Pendapat yang lebih kuat (rajih) mengenai al-maal al-mustafaad adalah pendapat jumhur ulama, yaitu harta tersebut tidak wajib dikeluarkan zakatnya, hingga memenuhi syarat berlalunya haul. Inilah pendapat sahabat Abu Bakar, Umar, Utsman, dan Ali.
Berdasarkan pendapat yang kuat tersebut, maka zakat profesi tidak wajib dalam Islam karena dalil-dalilnya sangat lemah.
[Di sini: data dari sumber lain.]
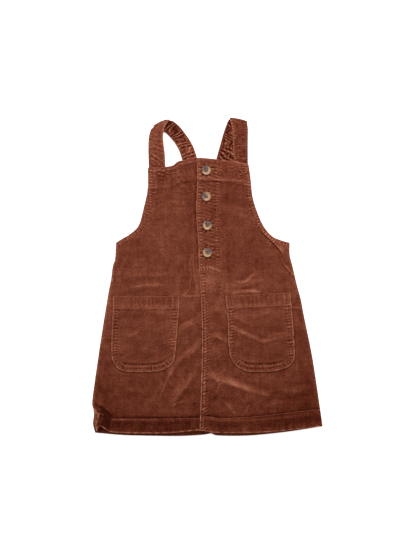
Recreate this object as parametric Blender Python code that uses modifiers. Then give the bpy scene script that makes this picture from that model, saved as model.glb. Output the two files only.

Maka uang hasil profesi tidak sah dikeluarkan zakatnya saat menerima, tapi wajib digabungkan lebih dulu dengan uang yang sudah dimiliki sebelumnya. Zakat baru dikeluarkan setelah uang gabungan itu mencapai nishab dan berlalu haul atasnya. (Ali as-Salus, Mausu’ah al-Qadhaya al-Fiqhiyah al-Mu’ashirah, hal. 523). Wallahu a’lam bissawab.